Information provided →
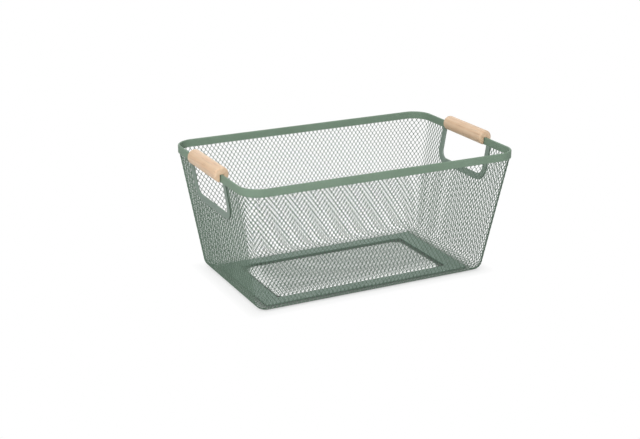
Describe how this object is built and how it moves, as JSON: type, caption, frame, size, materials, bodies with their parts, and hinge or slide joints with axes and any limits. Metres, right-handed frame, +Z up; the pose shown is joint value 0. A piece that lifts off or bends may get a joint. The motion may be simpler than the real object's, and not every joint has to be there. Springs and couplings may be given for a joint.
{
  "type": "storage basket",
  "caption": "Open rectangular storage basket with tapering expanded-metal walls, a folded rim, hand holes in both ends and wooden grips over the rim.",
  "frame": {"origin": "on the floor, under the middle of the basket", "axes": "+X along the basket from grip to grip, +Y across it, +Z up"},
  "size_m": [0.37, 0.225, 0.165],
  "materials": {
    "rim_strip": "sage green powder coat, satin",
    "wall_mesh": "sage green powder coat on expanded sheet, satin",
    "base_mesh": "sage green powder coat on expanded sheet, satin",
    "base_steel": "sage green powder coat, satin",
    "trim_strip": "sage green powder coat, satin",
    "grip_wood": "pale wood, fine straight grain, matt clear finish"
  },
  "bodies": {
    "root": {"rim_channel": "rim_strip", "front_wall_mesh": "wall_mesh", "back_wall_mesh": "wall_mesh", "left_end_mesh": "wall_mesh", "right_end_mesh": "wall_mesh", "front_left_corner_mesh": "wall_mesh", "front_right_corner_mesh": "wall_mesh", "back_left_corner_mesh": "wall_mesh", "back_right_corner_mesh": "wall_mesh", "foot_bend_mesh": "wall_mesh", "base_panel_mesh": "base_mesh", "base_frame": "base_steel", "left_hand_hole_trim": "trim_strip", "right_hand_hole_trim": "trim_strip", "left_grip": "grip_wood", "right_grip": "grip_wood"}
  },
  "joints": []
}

Problem details → Quote the data above in full, changing nothing.

Task answer →
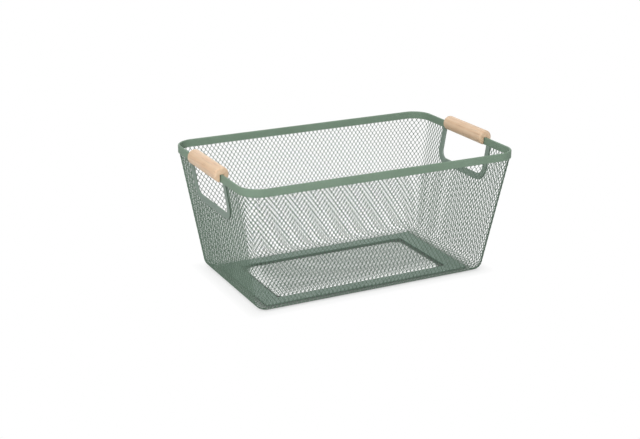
Describe how this object is built and how it moves, as JSON: type, caption, frame, size, materials, bodies with their parts, and hinge or slide joints with axes and any limits. Metres, right-handed frame, +Z up; the pose shown is joint value 0. A piece that lifts off or bends may get a joint. The motion may be simpler than the real object's, and not every joint has to be there. Springs and couplings may be given for a joint.
{
  "type": "storage basket",
  "caption": "Open rectangular storage basket with tapering expanded-metal walls, a folded rim, hand holes in both ends and wooden grips over the rim.",
  "frame": {"origin": "on the floor, under the middle of the basket", "axes": "+X along the basket from grip to grip, +Y across it, +Z up"},
  "size_m": [0.37, 0.225, 0.165],
  "materials": {
    "rim_strip": "sage green powder coat, satin",
    "wall_mesh": "sage green powder coat on expanded sheet, satin",
    "base_mesh": "sage green powder coat on expanded sheet, satin",
    "base_steel": "sage green powder coat, satin",
    "trim_strip": "sage green powder coat, satin",
    "grip_wood": "pale wood, fine straight grain, matt clear finish"
  },
  "bodies": {
    "root": {"rim_channel": "rim_strip", "front_wall_mesh": "wall_mesh", "back_wall_mesh": "wall_mesh", "left_end_mesh": "wall_mesh", "right_end_mesh": "wall_mesh", "front_left_corner_mesh": "wall_mesh", "front_right_corner_mesh": "wall_mesh", "back_left_corner_mesh": "wall_mesh", "back_right_corner_mesh": "wall_mesh", "foot_bend_mesh": "wall_mesh", "base_panel_mesh": "base_mesh", "base_frame": "base_steel", "left_hand_hole_trim": "trim_strip", "right_hand_hole_trim": "trim_strip", "left_grip": "grip_wood", "right_grip": "grip_wood"}
  },
  "joints": []
}